ISLAMABAD (Reuters) - Pakistan and India held counter-terrorism talks in Islamabad on Tuesday amid mutual suspicion over each other’s involvement in insurgencies raging in border areas.
Although the talks were meant to take place on a quarterly basis, this was only the third meeting of the “anti-terrorism mechanism” since Indian and Pakistani leaders agreed to establish it in September 2006.
The initiative aimed to provide a platform for information exchange and assistance in investigations, and came two months after train bombings in the Indian city of Mumbai killed at least 180 people, casting a pall over a peace process the nuclear armed rivals began in 2004.

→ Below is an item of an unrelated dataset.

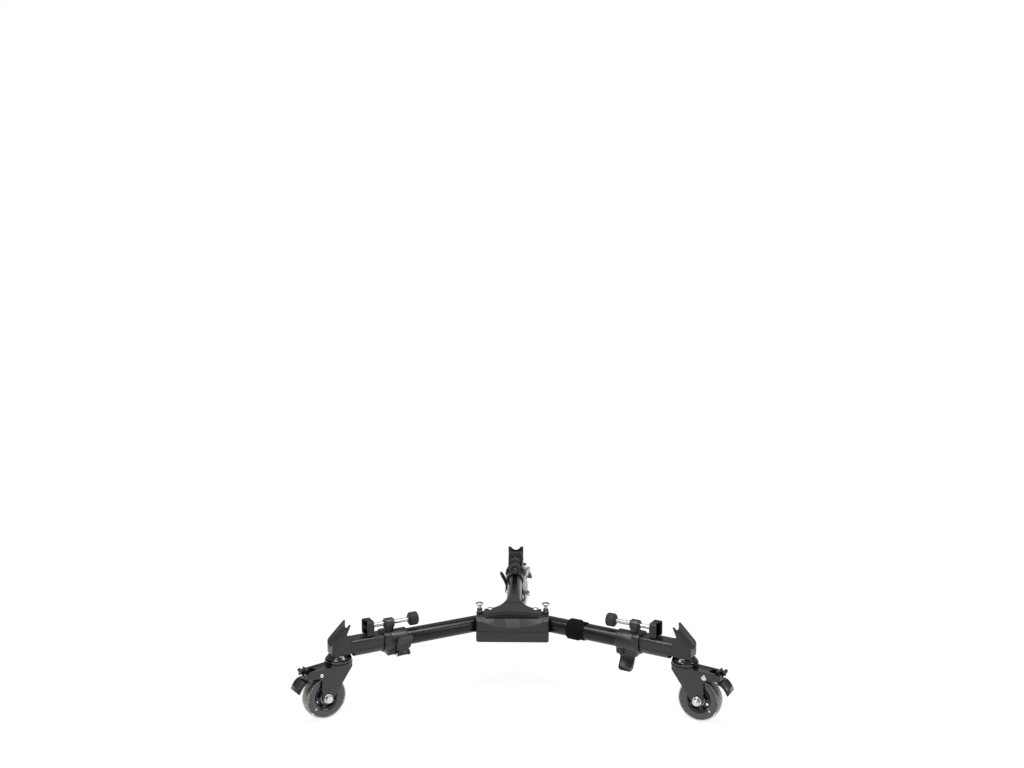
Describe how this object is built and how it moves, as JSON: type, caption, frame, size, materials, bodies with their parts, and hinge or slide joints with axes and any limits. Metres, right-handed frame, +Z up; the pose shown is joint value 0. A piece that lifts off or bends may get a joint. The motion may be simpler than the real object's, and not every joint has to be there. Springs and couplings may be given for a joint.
{
  "type": "tripod dolly",
  "caption": "Folding three-legged dolly for a camera tripod: hub with carry handle, telescoping legs, screw-driven foot clamps and braked swivel casters.",
  "frame": {"origin": "on the floor, under the centre of the dolly's bounding box", "axes": "+X along the longest extent, from the left front caster to the right front caster; +Y towards the rear leg, away from the carry handle; +Z up, the shortest extent"},
  "size_m": [0.7662, 0.677, 0.1602],
  "materials": {
    "black_nylon": "matte black glass-filled nylon",
    "anodised_tube": "glossy black anodised",
    "charcoal_section": "matte charcoal powder coat",
    "charcoal_casting": "matte charcoal powder coat on cast metal",
    "black_lever": "satin black moulding",
    "gloss_black_steel": "glossy black lacquer on pressed steel",
    "nickel_steel": "warm-tinted nickel plate",
    "zinc_steel": "bright zinc plate",
    "black_rubber": "matte black rubber",
    "smoke_tyre": "dark smoky polyurethane tread with a pale rim line",
    "wheel_core": "black spoked moulding",
    "hook_strap": "black hook-and-loop band"
  },
  "bodies": {
    "hub": {"hub_bottom": "black_nylon", "hub_top": "black_nylon", "rear_inner_tube": "anodised_tube", "left_pivot_bolt": "zinc_steel", "right_pivot_bolt": "zinc_steel", "left_plunger_barrel": "gloss_black_steel", "right_plunger_barrel": "gloss_black_steel"},
    "left_leg": {"left_inner_tube": "anodised_tube"},
    "right_leg": {"right_inner_tube": "anodised_tube", "strap": "hook_strap"},
    "left_section": {"left_outer_section": "charcoal_section", "left_lock_collar": "charcoal_casting", "left_lever_pin": "zinc_steel", "left_foot_post": "charcoal_casting", "left_end_block": "charcoal_casting", "left_swivel_race": "gloss_black_steel"},
    "left_lever": {"left_lock_lever": "black_lever"},
    "left_jaw": {"left_clamp_jaw": "black_rubber"},
    "left_screw": {"left_clamp_screw": "nickel_steel", "left_clamp_knob": "black_rubber"},
    "left_fork": {"left_caster_fork": "gloss_black_steel", "left_axle_bolt": "zinc_steel"},
    "left_pedal": {"left_brake_pedal": "gloss_black_steel"},
    "left_wheel": {"left_wheel_tyre": "smoke_tyre", "left_wheel_core": "wheel_core", "left_wheel_bearing": "zinc_steel"},
    "right_section": {"right_outer_section": "charcoal_section", "right_lock_collar": "charcoal_casting", "right_lever_pin": "zinc_steel", "right_foot_post": "charcoal_casting", "right_end_block": "charcoal_casting", "right_swivel_race": "gloss_black_steel"},
    "right_lever": {"right_lock_lever": "black_lever"},
    "right_jaw": {"right_clamp_jaw": "black_rubber"},
    "right_screw": {"right_clamp_screw": "nickel_steel", "right_clamp_knob": "black_rubber"},
    "right_fork": {"right_caster_fork": "gloss_black_steel", "right_axle_bolt": "zinc_steel"},
    "right_pedal": {"right_brake_pedal": "gloss_black_steel"},
    "right_wheel": {"right_wheel_tyre": "smoke_tyre", "right_wheel_core": "wheel_core", "right_wheel_bearing": "zinc_steel"},
    "rear_section": {"rear_outer_section": "charcoal_section", "rear_lock_collar": "charcoal_casting", "rear_lever_pin": "zinc_steel", "rear_foot_post": "charcoal_casting", "rear_end_block": "charcoal_casting", "rear_swivel_race": "gloss_black_steel"},
    "rear_lever": {"rear_lock_lever": "black_lever"},
    "rear_jaw": {"rear_clamp_jaw": "black_rubber"},
    "rear_screw": {"rear_clamp_screw": "nickel_steel", "rear_clamp_knob": "black_rubber"},
    "rear_fork": {"rear_caster_fork": "gloss_black_steel", "rear_axle_bolt": "zinc_steel"},
    "rear_pedal": {"rear_brake_pedal": "gloss_black_steel"},
    "rear_wheel": {"rear_wheel_tyre": "smoke_tyre", "rear_wheel_core": "wheel_core", "rear_wheel_bearing": "zinc_steel"},
    "left_plunger": {"left_plunger_pin": "nickel_steel"},
    "right_plunger": {"right_plunger_pin": "nickel_steel"}
  },
  "joints": [
    {"name": "left_leg_fold", "type": "hinge", "parent": "hub", "child": "left_leg", "pos_m": [-0.04582, -0.12298, 0.1151], "axis": [0, 0, -1], "range_deg": [0, 105]},
    {"name": "left_plunger_pull", "type": "slide", "parent": "hub", "child": "left_plunger", "axis": [0, 0, 1], "range_m": [-0.005, 0.004]},
    {"name": "right_leg_fold", "type": "hinge", "parent": "hub", "child": "right_leg", "pos_m": [0.04078, -0.12298, 0.1151], "axis": [0, 0, 1], "range_deg": [0, 105]},
    {"name": "right_plunger_pull", "type": "slide", "parent": "hub", "child": "right_plunger", "axis": [0, 0, 1], "range_m": [-0.005, 0.004]},
    {"name": "left_section_slide", "type": "slide", "parent": "left_leg", "child": "left_section", "axis": [-0.866, -0.5, 0], "range_m": [-0.03, 0.03]},
    {"name": "left_lever_flip", "type": "hinge", "parent": "left_section", "child": "left_lever", "pos_m": [-0.19762, -0.23026, 0.0926], "axis": [0.866, 0.5, 0], "range_deg": [0, 180]},
    {"name": "left_jaw_slide", "type": "slide", "parent": "left_section", "child": "left_jaw", "axis": [-0.866, -0.5, 0], "range_m": [-0.008, 0.024]},
    {"name": "left_screw_turn", "type": "hinge", "parent": "left_jaw", "child": "left_screw", "pos_m": [-0.18984, -0.20614, 0.1471], "axis": [-0.866, -0.5, 0], "range_deg": [-1450, 4330]},
    {"name": "left_caster_swivel", "type": "hinge", "parent": "left_section", "child": "left_fork", "pos_m": [-0.3065, -0.27348, 0.092], "axis": [0, 0, 1], "continuous": true},
    {"name": "left_pedal_tip", "type": "hinge", "parent": "left_fork", "child": "left_pedal", "pos_m": [-0.33794, -0.29805, 0.0816], "axis": [0.6157, -0.788, 0], "range_deg": [0, 9]},
    {"name": "left_wheel_roll", "type": "hinge", "parent": "left_fork", "child": "left_wheel", "pos_m": [-0.32935, -0.29134, 0.038], "axis": [0.6157, -0.788, 0], "continuous": true},
    {"name": "right_section_slide", "type": "slide", "parent": "right_leg", "child": "right_section", "axis": [0.866, -0.5, 0], "range_m": [-0.03, 0.03]},
    {"name": "right_lever_flip", "type": "hinge", "parent": "right_section", "child": "right_lever", "pos_m": [0.20958, -0.20081, 0.0926], "axis": [0.866, -0.5, 0], "range_deg": [0, 180]},
    {"name": "right_jaw_slide", "type": "slide", "parent": "right_section", "child": "right_jaw", "axis": [0.866, -0.5, 0], "range_m": [-0.008, 0.024]},
    {"name": "right_screw_turn", "type": "hinge", "parent": "right_jaw", "child": "right_screw", "pos_m": [0.1848, -0.20614, 0.1471], "axis": [0.866, -0.5, 0], "range_deg": [-1450, 4330]},
    {"name": "right_caster_swivel", "type": "hinge", "parent": "right_section", "child": "right_fork", "pos_m": [0.30145, -0.27348, 0.092], "axis": [0, 0, 1], "continuous": true},
    {"name": "right_pedal_tip", "type": "hinge", "parent": "right_fork", "child": "right_pedal", "pos_m": [0.33635, -0.29283, 0.0816], "axis": [0.4848, 0.8746, 0], "range_deg": [0, 9]},
    {"name": "right_wheel_roll", "type": "hinge", "parent": "right_fork", "child": "right_wheel", "pos_m": [0.32682, -0.28754, 0.038], "axis": [0.4848, 0.8746, 0], "continuous": true},
    {"name": "rear_section_slide", "type": "slide", "parent": "hub", "child": "rear_section", "axis": [0, 1, 0], "range_m": [-0.03, 0.03]},
    {"name": "rear_lever_flip", "type": "hinge", "parent": "rear_section", "child": "rear_lever", "pos_m": [-0.01952, 0.13711, 0.0926], "axis": [0, -1, 0], "range_deg": [0, 180]},
    {"name": "rear_jaw_slide", "type": "slide", "parent": "rear_section", "child": "rear_jaw", "axis": [0, 1, 0], "range_m": [-0.008, 0.024]},
    {"name": "rear_screw_turn", "type": "hinge", "parent": "rear_jaw", "child": "rear_screw", "pos_m": [-0.00252, 0.11832, 0.1471], "axis": [0, 1, 0], "range_deg": [-1450, 4330]},
    {"name": "rear_caster_swivel", "type": "hinge", "parent": "rear_section", "child": "rear_fork", "pos_m": [-0.00252, 0.25301, 0.092], "axis": [0, 0, 1], "continuous": true},
    {"name": "rear_pedal_tip", "type": "hinge", "parent": "rear_fork", "child": "rear_pedal", "pos_m": [0.00713, 0.29173, 0.0816], "axis": [-0.9703, 0.2419, 0], "range_deg": [0, 9]},
    {"name": "rear_wheel_roll", "type": "hinge", "parent": "rear_fork", "child": "rear_wheel", "pos_m": [0.00449, 0.28115, 0.038], "axis": [-0.9703, 0.2419, 0], "continuous": true}
  ],
  "couplings": [
    {"joint": "left_screw_turn", "follows": "left_jaw_slide", "rad_per_m": 3141.6},
    {"joint": "right_screw_turn", "follows": "right_jaw_slide", "rad_per_m": 3141.6},
    {"joint": "rear_screw_turn", "follows": "rear_jaw_slide", "rad_per_m": 3141.6}
  ]
}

A joint statement released after Tuesday’s meeting gave no further details on the content of the talks.
The quality of exchanges, however, was only likely to improve once more trust was established between the neighbours who in 2002 went to the brink of war, having already fought three since the 1947 partition of India.
Pakistan’s new civilian-led government, formed three months ago, has high hopes of building better relations with India.
Pakistan Foreign Minister Shah Mehmood Qureshi was scheduled to visit New Delhi on Friday to get to know Indian leaders better and exchange ideas on moving relations forward on Kashmir, a trans-border gas pipeline from Iran, and trade and economic issues.
“The atmospherics are very positive with India,” Foreign Office spokesman Mohammad Sadiq said.
Infiltration by militants from Pakistan into Kashmir, India’s only Muslim majority state, has dropped off substantially since the peace process started, though there are fears it will rise ahead of local elections due later this year.
In the last two years India has suffered bomb attacks by Islamist militants on cities outside Kashmir, including Mumbai, New Delhi, Hyderabad, Ajmer, Varanasi, and last month, Jaipur.
The security situation has deteriorated in Pakistan as well.
It has been under internal attack from militants opposed to President Pervez Musharraf’s alliance in 2001 with the United States in its war on terrorism.
Since mid-2007, Pakistan has reeled from a wave of suicide attacks mounted by Pakistani Taliban and al Qaeda-linked militants based in tribal lands close to the Afghan border.
Yet India is concerned Pakistan has not come down hard enough on banned militant organizations like Lashkar-e-Taiba and Jaish-e-Mohammed, based in the central province of Punjab.
For its part, Pakistan remains suspicious of the activities of Indian consulates in Afghanistan.
Senior Pakistani military officers and bureaucrats privately accuse India of helping separatists wage a low-level insurgency in the western province of Baluchistan, and also say India is helping to destabilize the Pashtun tribal region on the Afghan border as it takes Pakistani troops away from the Indian border.